#### Task objective:
Exact repetition is required: output every record in full.

#### Task inputs:
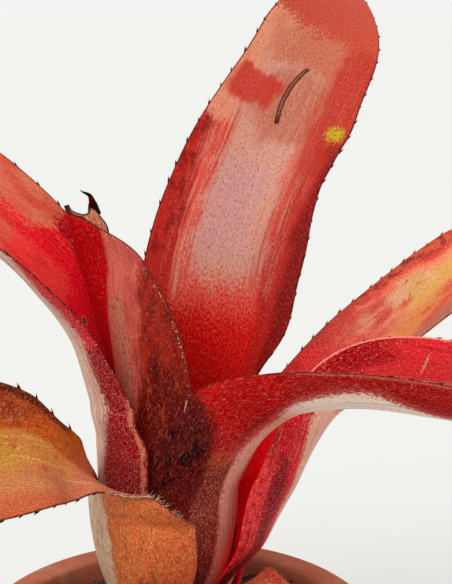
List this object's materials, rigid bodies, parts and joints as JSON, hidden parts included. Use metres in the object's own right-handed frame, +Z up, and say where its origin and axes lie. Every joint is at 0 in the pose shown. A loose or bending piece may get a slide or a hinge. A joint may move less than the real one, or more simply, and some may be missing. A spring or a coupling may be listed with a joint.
{
  "type": "potted neoregelia bromeliad",
  "caption": "Rosette of stiff, spiny red and orange strap leaves whose sheaths nest round a central tank, on a short caudex in a plain clay pot of bark mix.",
  "frame": {"origin": "middle of the flat foot of the pot, on the surface that it stands on", "axes": "+Z up, +Y away from the viewer who faces the rosette with its tall back leaf behind, +X to the viewer's right"},
  "size_m": [0.2028, 0.1638, 0.2214],
  "materials": {
    "clay": "unglazed, matte, slightly dusty",
    "bark_mix": "rough chips, matte",
    "caudex_bark": "rough, dry",
    "heart_leaf": "satin, waxy",
    "dark_red_leaf": "satin, waxy, with pale scurf",
    "red_leaf": "satin, waxy, with a pale bloom",
    "pink_red_leaf": "satin, waxy, with pale scurf",
    "orange_leaf": "satin, waxy, with red spots"
  },
  "bodies": {
    "root": {"pot": "clay", "growing_mix": "bark_mix", "caudex": "caudex_bark", "leaf_heart": "heart_leaf", "leaf_inner_left": "dark_red_leaf", "leaf_front_right": "dark_red_leaf", "leaf_back": "red_leaf", "leaf_right": "pink_red_leaf", "leaf_left": "pink_red_leaf", "leaf_back_right": "orange_leaf", "leaf_outer_left": "orange_leaf", "leaf_outer_back": "orange_leaf", "leaf_outer_front": "orange_leaf"}
  },
  "joints": []
}
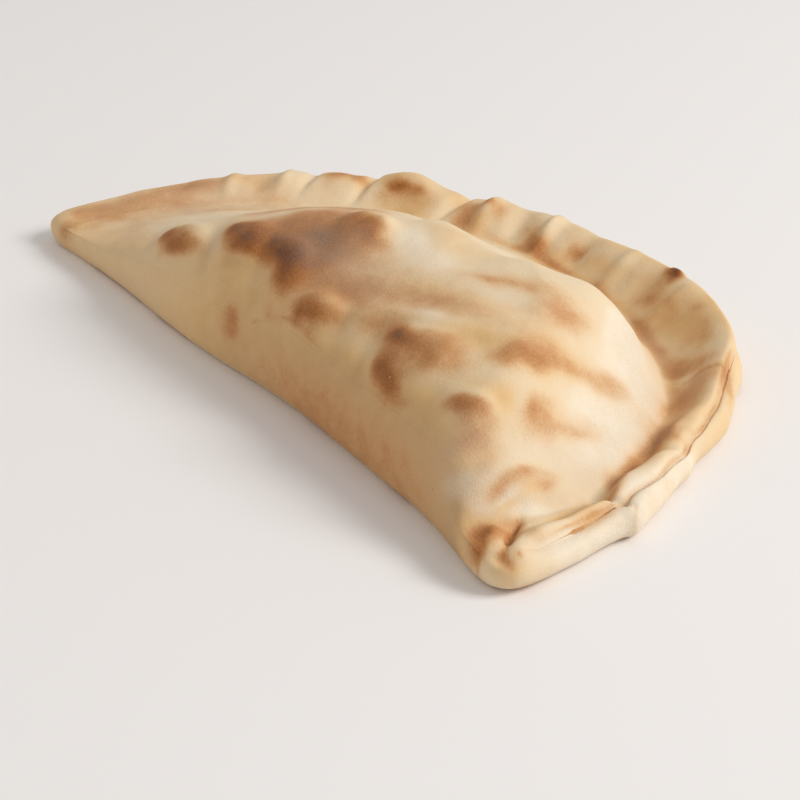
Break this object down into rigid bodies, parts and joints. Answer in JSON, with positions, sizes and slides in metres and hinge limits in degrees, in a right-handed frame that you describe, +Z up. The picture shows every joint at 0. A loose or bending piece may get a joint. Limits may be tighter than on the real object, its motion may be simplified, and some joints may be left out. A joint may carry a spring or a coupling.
{
  "type": "calzone",
  "caption": "Whole baked calzone: a half-round pocket of dough with a domed filled body, a plump folded side and a rolled, pinched rim, lying on its flat underside.",
  "frame": {"origin": "middle of the bounding box, on the plane of the flat underside", "axes": "+X along the straight fold, towards the blunt corner; +Y towards the rolled rim; +Z up"},
  "size_m": [0.2942, 0.1584, 0.0515],
  "materials": {
    "baked_dough": null
  },
  "bodies": {
    "root": {"calzone": "baked_dough"}
  },
  "joints": []
}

#### Worked solution:
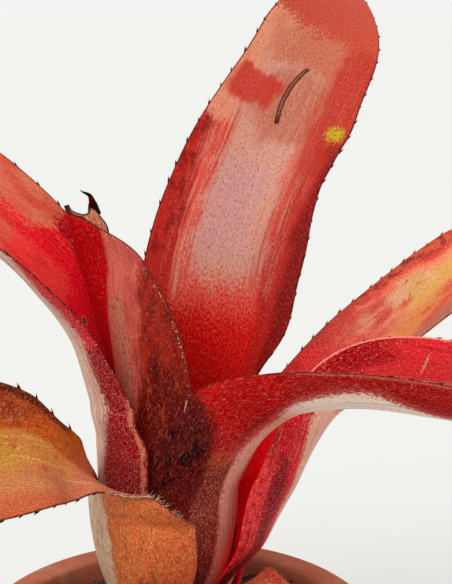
List this object's materials, rigid bodies, parts and joints as JSON, hidden parts included. Use metres in the object's own right-handed frame, +Z up, and say where its origin and axes lie. Every joint is at 0 in the pose shown. A loose or bending piece may get a slide or a hinge. A joint may move less than the real one, or more simply, and some may be missing. A spring or a coupling may be listed with a joint.
{
  "type": "potted neoregelia bromeliad",
  "caption": "Rosette of stiff, spiny red and orange strap leaves whose sheaths nest round a central tank, on a short caudex in a plain clay pot of bark mix.",
  "frame": {"origin": "middle of the flat foot of the pot, on the surface that it stands on", "axes": "+Z up, +Y away from the viewer who faces the rosette with its tall back leaf behind, +X to the viewer's right"},
  "size_m": [0.2028, 0.1638, 0.2214],
  "materials": {
    "clay": "unglazed, matte, slightly dusty",
    "bark_mix": "rough chips, matte",
    "caudex_bark": "rough, dry",
    "heart_leaf": "satin, waxy",
    "dark_red_leaf": "satin, waxy, with pale scurf",
    "red_leaf": "satin, waxy, with a pale bloom",
    "pink_red_leaf": "satin, waxy, with pale scurf",
    "orange_leaf": "satin, waxy, with red spots"
  },
  "bodies": {
    "root": {"pot": "clay", "growing_mix": "bark_mix", "caudex": "caudex_bark", "leaf_heart": "heart_leaf", "leaf_inner_left": "dark_red_leaf", "leaf_front_right": "dark_red_leaf", "leaf_back": "red_leaf", "leaf_right": "pink_red_leaf", "leaf_left": "pink_red_leaf", "leaf_back_right": "orange_leaf", "leaf_outer_left": "orange_leaf", "leaf_outer_back": "orange_leaf", "leaf_outer_front": "orange_leaf"}
  },
  "joints": []
}
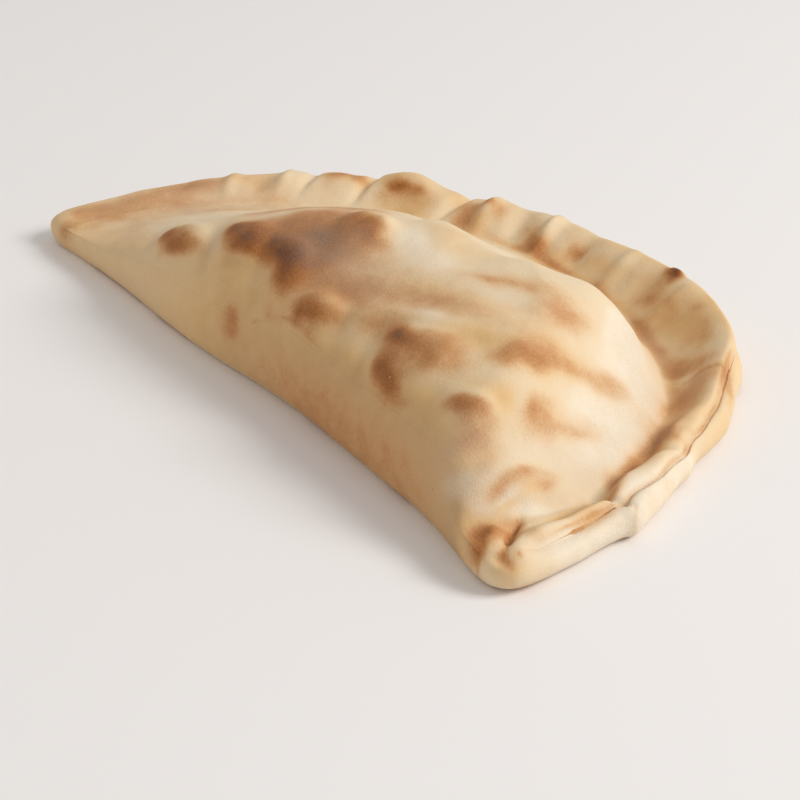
Break this object down into rigid bodies, parts and joints. Answer in JSON, with positions, sizes and slides in metres and hinge limits in degrees, in a right-handed frame that you describe, +Z up. The picture shows every joint at 0. A loose or bending piece may get a joint. Limits may be tighter than on the real object, its motion may be simplified, and some joints may be left out. A joint may carry a spring or a coupling.
{
  "type": "calzone",
  "caption": "Whole baked calzone: a half-round pocket of dough with a domed filled body, a plump folded side and a rolled, pinched rim, lying on its flat underside.",
  "frame": {"origin": "middle of the bounding box, on the plane of the flat underside", "axes": "+X along the straight fold, towards the blunt corner; +Y towards the rolled rim; +Z up"},
  "size_m": [0.2942, 0.1584, 0.0515],
  "materials": {
    "baked_dough": null
  },
  "bodies": {
    "root": {"calzone": "baked_dough"}
  },
  "joints": []
}